Muriel Barlet, Marie-Émilie Clerc, Marguerite Garnero, Vincent Lapègue et Vincent Marcus

MZE (French acronym for “Modèle Zone Euro” [Euro Zone Model]) has evolved since its initial version in 2003. Our article presents the new version. By backcasting the series to 1980-1991, the designers have lengthened its estimation period from 1991-2001 in the previous version to 1980-2008Q2. The model's structure remains neoclassical in the long term but contains Keynesian elements in the short term. In the short run, activity is determined by demand, and prices and wages adjust gradually. In the long run, the aggregates corroborate relationships derived from neoclassical theory. As the equation coefficients are estimated imprecisely, coefficient uncertainty is reflected in the simulation results.
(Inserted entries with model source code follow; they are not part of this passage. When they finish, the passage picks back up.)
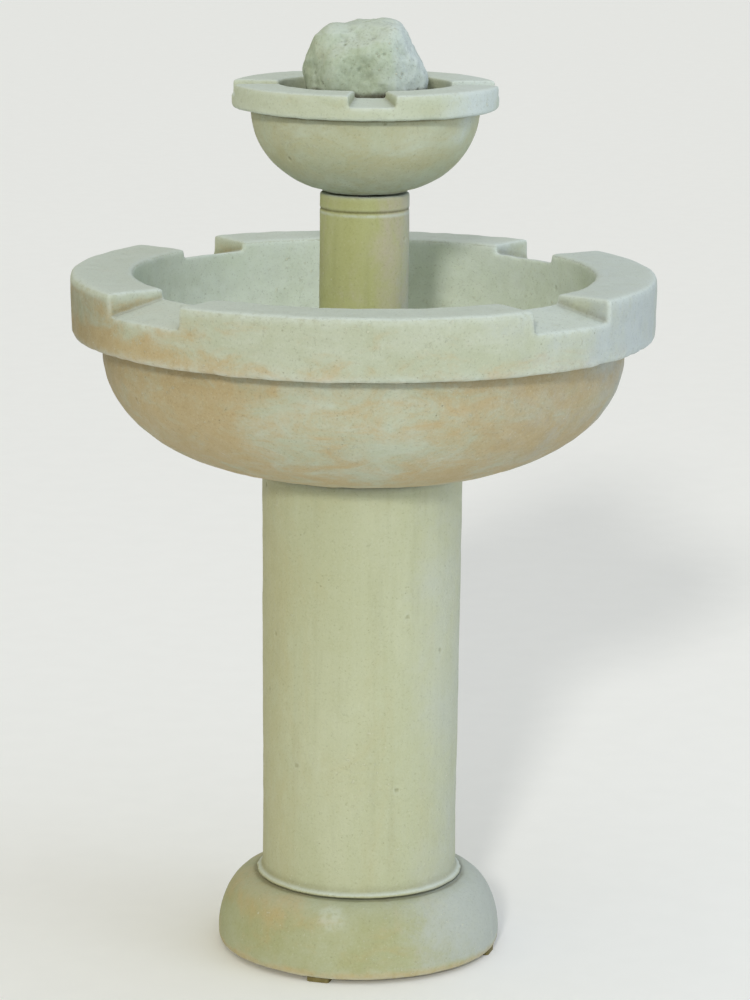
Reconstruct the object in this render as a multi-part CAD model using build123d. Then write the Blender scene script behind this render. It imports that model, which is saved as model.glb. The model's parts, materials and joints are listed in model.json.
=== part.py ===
from build123d import *
import os
from math import cos, radians, sin

# Two-tier cast-stone garden fountain. Millimetres, +Z up. The origin is on the ground,
# on the axis of the column, and -Y is the front. Angles run about Z from +X.

# ---- driving dimensions: heights above the ground --------------------------------
PAD_HEIGHT = 6.0
BASE_TOP = 98.0
JOINT = 2.0
COLUMN_TOP = 652.0
BASIN_FLOOR = 712.0
BASIN_BAND_BOTTOM = 831.0
BASIN_RIM = 912.0
RISER_TOP = 1015.0
BOWL_FLOOR = 1052.0
BOWL_BAND_BOTTOM = 1125.0
BOWL_RIM = 1157.0
ROCK_TOP = 1235.0
PIPE_TOP = 1220.0

# ---- driving dimensions: radii and widths ---------------------------------------
BASE_R = 187.0
BASE_SHOULDER_R = 140.0
BASE_CAVITY_R = 150.0
COLUMN_TOP_R = 132.0
COLUMN_FOOT_R = 129.0
COLUMN_LIP_R = 137.0
COLUMN_BORE_R = 98.0
BASIN_R = 381.0
BASIN_MOUTH_R = 300.0
BASIN_BELLY_R = 340.0
RISER_R = 58.0
RISER_BORE_R = 43.0
BOWL_R = 173.0
BOWL_MOUTH_R = 113.0
BOWL_BELLY_R = 148.0
BOWL_HOLE_R = 15.0
ROCK_WIDTH = 153.0
ROCK_DEPTH = 142.0
ROCK_BORE_R = 9.0
PIPE_R = 6.35
PIPE_WALL = 0.8

# ---- spill notches: half the angle, and the drop below the rim at both ends -------
BASIN_NOTCH = {"half_angle": 10.0, "inner_drop": 12.0, "outer_drop": 30.0}
BOWL_NOTCH = {"half_angle": 10.0, "inner_drop": 9.0, "outer_drop": 15.5}
BASIN_NOTCH_START = 45.0
BOWL_TWIST = 4.4

# ---- pump, inside the foot of the riser ------------------------------------------
CUP_HEIGHT = 6.0
PUMP_AXIS_Z = BASIN_FLOOR + 26.0
PUMP_HALF_WIDTH = 18.0
PUMP_HALF_HEIGHT = 20.0
MOTOR_BACK_Y = -36.0
MOTOR_FRONT_Y = -8.0
VOLUTE_R = 19.0
VOLUTE_FRONT_Y = 8.0
PLATE_FRONT_Y = 11.0
COVER_FRONT_Y = 35.0
SHAFT_R = 1.2
RUNNING_GAP = 0.05
NOZZLE_TOP = 776.0
PIPE_BOTTOM = 780.0
HOSE_BOTTOM = 760.0
HOSE_TOP = 812.0
HOSE_WALL = 2.5

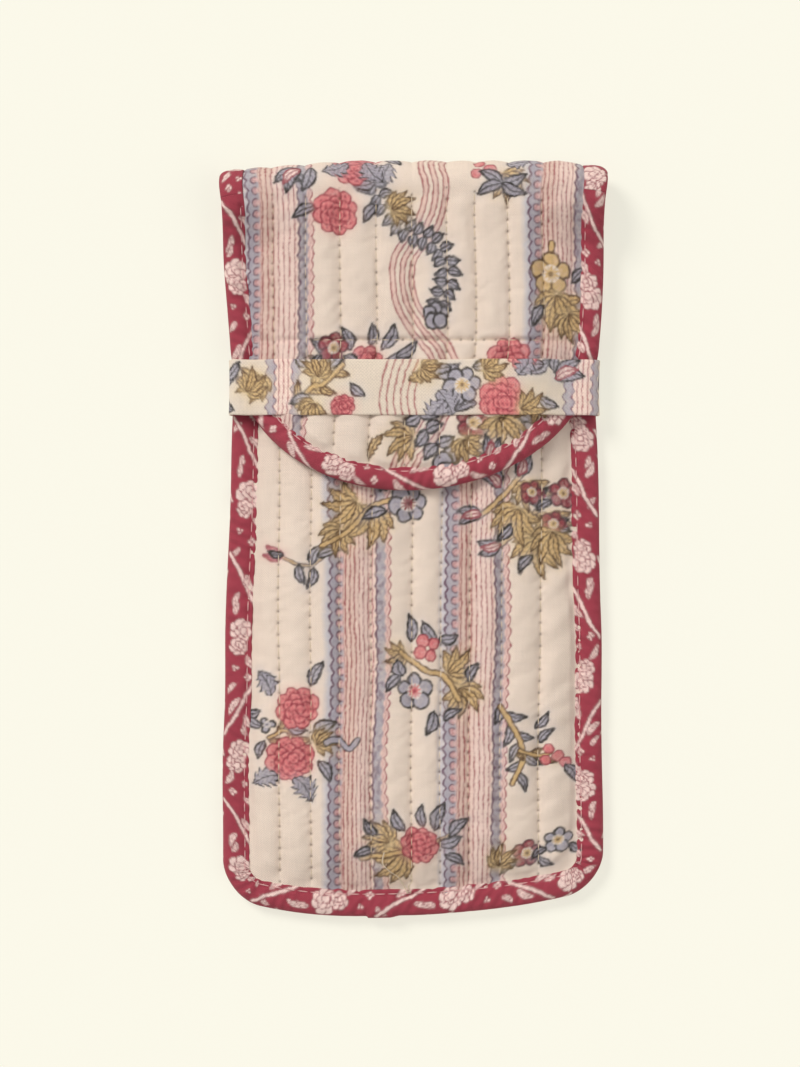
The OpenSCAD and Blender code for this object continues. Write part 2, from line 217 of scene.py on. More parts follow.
def settle(points, on_flap):
    """The hand-made pouch's small departures from its drawn outline, on points of any piece."""
    x, y, z = points[..., 0], points[..., 1], points[..., 2]
    out = np.abs(x) / 48
    squeeze = 1 - 0.014 * hump(y - BAND_Y, 12) - 0.008 * ease((95 - y) / 6) - 0.010 * hump(y - 85, 9)
    squeeze -= 0.013 * ease((-20 - y) / 25)
    lean = 0.25 * np.sin(y / 31 + 0.5) + 0.10 * np.sin(y / 7.3)
    low = ease((BOTTOM + 60 - y) / 60)
    bow = 1.0 + np.where(x > 0, 6.8 * out**1.55, 4.4 * out**3.2) + 0.22 * np.sin(x / 8.5 + 1.0)
    sunk = np.where(x < 0, 1.7 * ease((-x - 12) / 32), 0.5 * ease((x - 36) / 8)) + 0.8 * out**12
    sunk = sunk * ease((y - 50) / 42)
    tip = ease((CURVE_Y + 4 - y) / 30) if on_flap else 0
    slide = -2.2 * tip * np.cos(PI * np.clip(x / 96, -0.5, 0.5))
    return np.stack([x * squeeze + lean + slide, y + bow * low - sunk, z], -1)


def front_base(x, y):
    return POCKET_H * bulge(x, y)


FLAP_HALF = float(half_w(CURVE_Y))
FLAP_END = CURVE_Y - TIP


def flap_low(x, y):
    lying = FLAP_EDGE_Z + (FLAP_CROWN_Z - FLAP_EDGE_Z) * bulge(x, y)
    return lying + (FLAP_FOLD_Z - lying) * ease((y - MOUTH) / (ROOT_Y - MOUTH))


def flap_side(y):
    drop = np.clip((CURVE_Y - y) / FLAP_END, 0, 1)
    return np.where(y >= CURVE_Y, half_w(y), FLAP_HALF * np.sqrt(1 - drop**2))


def flap_edge(x):
    return CURVE_Y - FLAP_END * np.sqrt(np.maximum(0, 1 - (np.abs(x) / FLAP_HALF) ** 2))


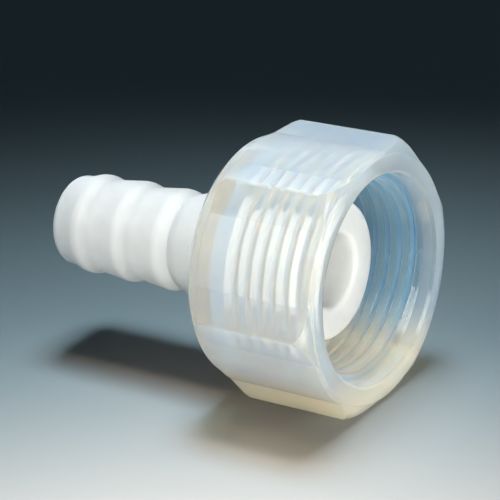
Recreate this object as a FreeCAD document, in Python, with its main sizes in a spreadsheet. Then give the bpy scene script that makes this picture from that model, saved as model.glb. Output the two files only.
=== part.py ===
import FreeCAD, Part
import math
import os
import Sketcher

# Hose adapter for a 3/4 inch pipe thread: a barbed hose nozzle with a loose union nut.
# The common axis is X. The origin is the centre of the nozzle's sealing face, +X points out
# of the nut's open end, and -Z is down as the adapter lies on a table.
# Both pieces are drawn from their own rear end, which is x = 0 in each body.

SIZES = [
    ("across_flats", 31.0, "grip hexagon, and the diameter of the plain collar behind it"),
    ("body_rise", 0.65, "how far the round body stands out over the flats of the hexagon"),
    ("nut_length", 18.8, "rear face to open face"),
    ("collar_length", 2.0, "plain collar at the rear"),
    ("collar_chamfer", 0.85, "rear outer edge of the collar"),
    ("shoulder_length", 0.35, "slope from the collar up to the round body"),
    ("front_chamfer", 0.5, "outer edge at the open end"),
    ("grip_start", 2.05, "rear end of the six corners"),
    ("grip_setback", 0.05, "from the open face back to the front end of the six corners"),
    ("rear_slope", 24.0, "degrees by which the rear end of each corner leans"),
    ("rear_round", 1.2, "radius from that end to the top of the corner"),
    ("front_slope", 20.0, "degrees by which the front end of each corner leans"),
    ("front_round", 2.0, "radius from that end to the top of the corner"),
    ("corner_round", 0.6, "radius along the six corners"),
    ("rear_wall", 3.0, "wall that the nozzle's head is held by"),
    ("thread_minor", 24.12, "crests of the internal thread, 3/4 inch pipe thread"),
    ("thread_depth", 1.16, "crest to root of that thread"),
    ("relief_length", 2.0, "wide space between the rear wall and the thread"),
    ("mouth_clearance", 0.08, "radial room of the plain recess over the thread's roots"),
    ("mouth_depth", 1.75, "length of the recess in front of the thread"),
    ("mouth_chamfer", 0.35, "inner edge at the open end"),
    ("thread_lead_in", 0.7, "length of the slope at each end of the thread"),
    ("shank_diameter", 13.4, "plain shank inside the nut, and the tops of the ribs"),
    ("shank_clearance", 0.1, "radial play of the nut on the shank"),
    ("seat_gap", 0.1, "axial play between the head and the nut's rear wall"),
    ("rib_height", 0.55, "tops of the ribs to the bottom of the grooves"),
    ("flow_bore", 9.4, "bore through the nozzle"),
    ("tip_length", 6.0, "nozzle's end to the first groove"),
    ("tip_drop", 0.75, "tops of the ribs to the rim of the nozzle's end"),
    ("tip_bevel_length", 1.0, "outer bevel of that end, along the axis"),
    ("tip_bevel_share", 0.6, "part of the end's wall taken by that bevel"),
    ("tip_mouth_share", 0.15, "part of the end's wall taken by the bevel of the bore"),
    ("rib_pitch", 6.4, "groove to groove"),
    ("rib_fall", 1.9, "length of the short side of a rib, towards the nut"),
    ("crest_round", 2.5, "radius on top of each rib"),
    ("barb_length", 28.0, "nozzle's end to the nut's rear face"),
    ("shank_rise", 1.6, "length of the slope from the last groove to the shank"),
    ("head_diameter", 17.8, "head that carries the sealing face"),
    ("head_length", 9.2, "shoulder of the head to the sealing face"),
    ("head_chamfer", 0.4, "outer edge of the head's shoulder"),
    ("face_bevel", 0.5, "outer edge of the sealing face"),
    ("bore_bevel", 0.4, "edge of the bore in the sealing face"),
]
RIBS = 3
CORNERS = 6
PAST = 1.0      # how far a cut runs past the face that it opens
OVER = 0.05     # how far over the tops of the corners their end rounds are drawn, so as to cross them

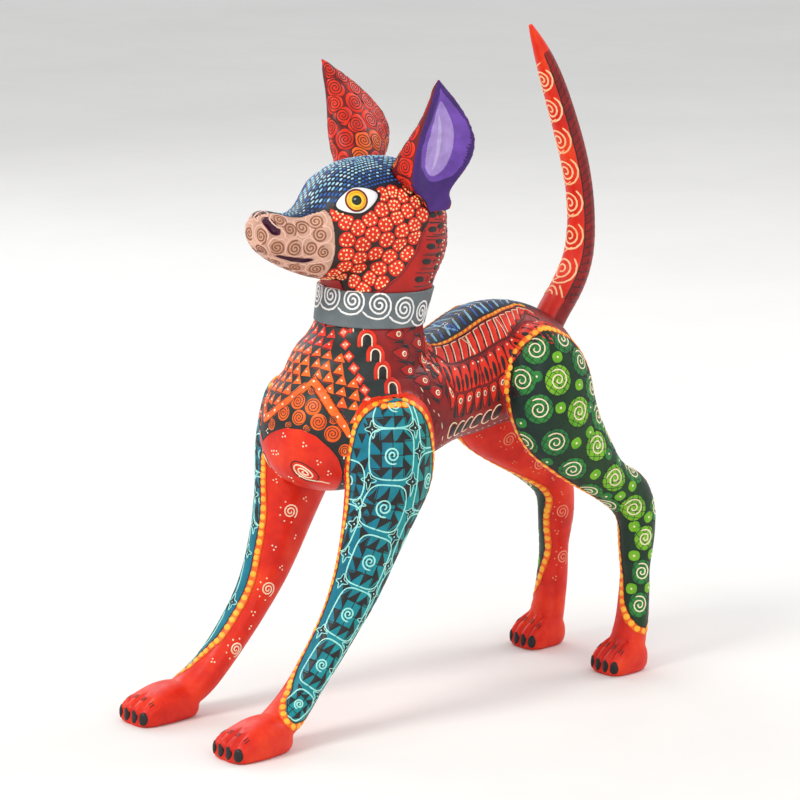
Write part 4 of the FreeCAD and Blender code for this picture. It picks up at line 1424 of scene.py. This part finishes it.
ROPE_HALF, SLANT = 1.9, 2.6
PETAL = [(-1.9, 10), (-2.0, 5), (-1.5, 1.4), (0, 0), (1.5, 1.4), (2.0, 5), (1.9, 10), (0, 10)]
DROP = [(-2.1, 1.4), (-1.3, 0), (1.3, 0), (2.1, 1.4), (1.3, 5), (0, 8.6), (-1.3, 5)]
THORN = [(1.5, 8.8), (1.9, 5.6), (2.35, 3.4), (2.8, 5.6), (3.2, 8.8), (2.35, 8.8)]
for side in SIDES.values():
    flank = sided(body_chart, side)
    key = "dog", "body"
    for shift, colour, width, high in ((0.0, "orange", 1.9, 0.12), (-1.1, "black", 0.4, 0.14),
                                       (1.1, "black", 0.4, 0.14)):
        line(flank, [(s, a + shift) for s, a in ROPE if a > 1], width, high, (*key, colour))
    for s in np.arange(49, 117, 2.3):
        a = edge(ROPE, s)
        patch(flank, oval(s, a, 1.15, 0.62, -0.35, 12), 0.34, (*key, "yellow"), bevel=0.4)
    for k, s in enumerate(np.arange(52, 112, 2.9)):
        a = edge(ROPE, s)
        reach = a - 2.4
        if reach < 1.5:
            continue
        line(flank, [(s, a - 1.9), (s + 2.6, a - 1.9 - reach)], 1.0, 0.1, (*key, ("blue", "sky")[k % 2]), ends=1.6)
        line(flank, [(s + 2.2, 1.3), (s + 3.3, 0.35)], 0.5, 0.13, (*key, "white"))
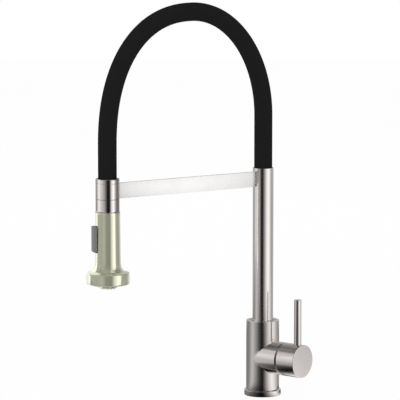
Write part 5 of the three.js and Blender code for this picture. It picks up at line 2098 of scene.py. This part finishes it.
def main() -> None:
    """Builds the camera, the faucet and the studio in order."""
    logging.basicConfig(level=logging.INFO, format="%(name)s: %(message)s")
    camera = Viewpoint().build()
    for assembly in (Mixer(), Handle(), Column(), HoseArch(), Lead(), Dock(), Connector(), SprayHead()):
        LOG.info("building %s", type(assembly).__name__)
        assembly.build()
    HiddenParts().build()
    Studio().build(camera)


if __name__ == "__main__":
    main()
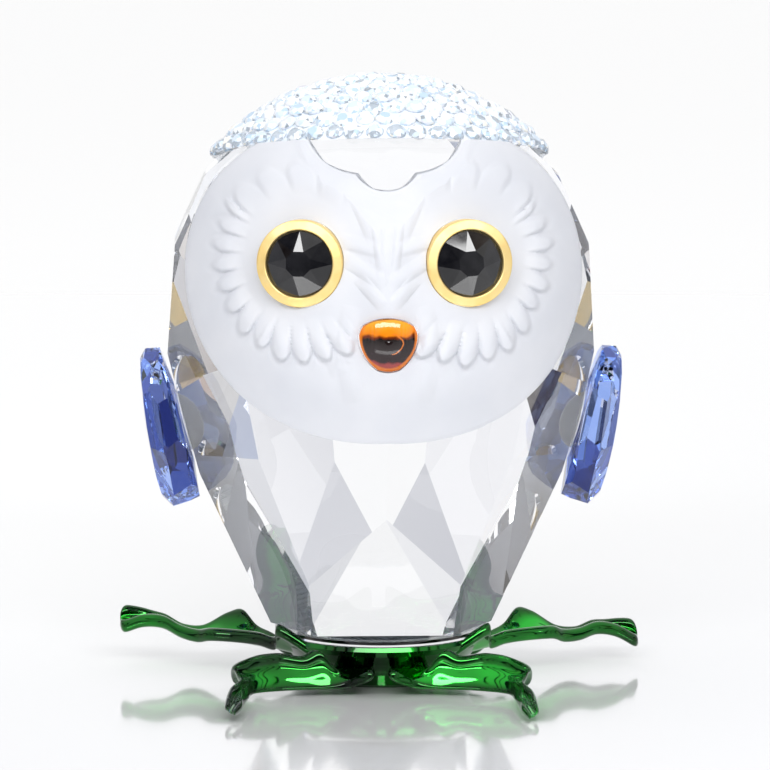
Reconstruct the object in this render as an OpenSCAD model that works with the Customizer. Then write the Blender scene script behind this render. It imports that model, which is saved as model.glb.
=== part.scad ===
// Sitting owl chick cut from clear crystal, standing on a lacquered leaf base.
// Frame: origin at the centre of the flat foot under the leaf base, +Z up,
// the owl looks along -Y and its right-hand viewer side is +X. Millimetres.

/* [Crystal body] */
// Height of the crystal's ground bottom above the shelf
body_bottom_z = 4.3; // [4.2:0.05:4.5]
// Half width of the crystal at its widest girdle
body_half_w = 17.5; // [16.8:0.1:18]
// Radius of the polished foot ring under the crystal
foot_ring_r = 8.9; // [8.2:0.1:9.2]
// Tilt of the two large chest facets below vertical, degrees
chest_tilt = 15; // [12:0.5:17]

/* [Frosted face] */
// Horizontal radius of the moulded face
face_r = 18.6; // [18.2:0.1:19]
// Height of the fullest part of the face
face_z = 30.5; // [29.5:0.25:31.5]
// How far the face's own axis lies behind the body axis
face_back = 1.8; // [1.4:0.1:2.2]

/* [Eyes] */
// Sideways distance of the left eye centre from the middle
eye_left_x = 6.85; // [6.4:0.05:7.1]
// Sideways distance of the hand-set right eye centre from the middle
eye_right_x = 6.4; // [6.2:0.05:7.1]
// Height of the eye centres
eye_z = 36.65; // [36:0.05:37.5]
// Outer diameter of the gilded ring
bezel_d = 7.05; // [6.8:0.05:7.3]
// Diameter of the black stone
eye_stone_d = 5.4; // [5:0.1:5.6]
// Outward turn of each eye, degrees
eye_turn = 12; // [8:1:15]

/* [Beak] */
// Height of the beak's middle
beak_z = 30.6; // [29.8:0.1:31.2]
// How far the beak stands out of the face
beak_proud = 1.5; // [1:0.1:2]

/* [Wings] */
// Height of the middle of the wing's glue facet
wing_z = 21.6; // [21:0.1:22.5]
// Thickness of the wing stone
wing_t = 3.3; // [3:0.1:3.5]
// Lean of the wing facet, degrees
wing_lean = 14.5; // [14:0.25:15]

/* [Stone cap] */
// Backward tilt of the whole cap, degrees
cap_tilt = 12.5; // [11:0.5:15]
// Diameter of each cap stone
stone_d = 1.62; // [1.4:0.02:1.66]
// Angle between neighbouring rings of stones, seen from the cap's centre
ring_step = 5.15; // [5.1:0.01:5.25]

/* [Leaf base] */
// Thickness of a leaf blade
leaf_t = 0.75; // [0.65:0.05:0.9]
// Radius of the rounded rim around each leaf
leaf_rim_r = 0.56; // [0.5:0.02:0.62]
// Radius of the thinner front edge of the two front leaves
front_edge_r = 0.42; // [0.36:0.02:0.56]
// Radius of the flat foot that stands on the shelf
foot_r = 6.4; // [5.5:0.1:7]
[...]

To obtain confidence intervals for assessing their degree of precision, this article proposes an initial application for an operational macroeconometric model of Kilian's non-parametric bootstrap method (1998). The first step in the method is to reveal the existence of coefficient estimation biases by calculating confidence intervals. The model then uses this information to re-estimate the coefficients and new confidence intervals centred on them. The analysis of simulation results becomes more nuanced as a result, since we can assess the significance of their divergence from the baseline scenario over all horizons. Simulated with the coefficients estimated as described above, the model's new version offers less inflationary responses to standard macroeconomic shocks than the 2003 version. Taking the example of the response to a 1% growth in world demand, GDP rises 0.18% in the first quarter, with the 95% confidence interval ranging from 0.13% to 0.26%. Nominal wages increase 1.87% in the long term (versus 4.44% in the 2003 version), with the 95% confidence interval ranging between 1.67% and 2.10%.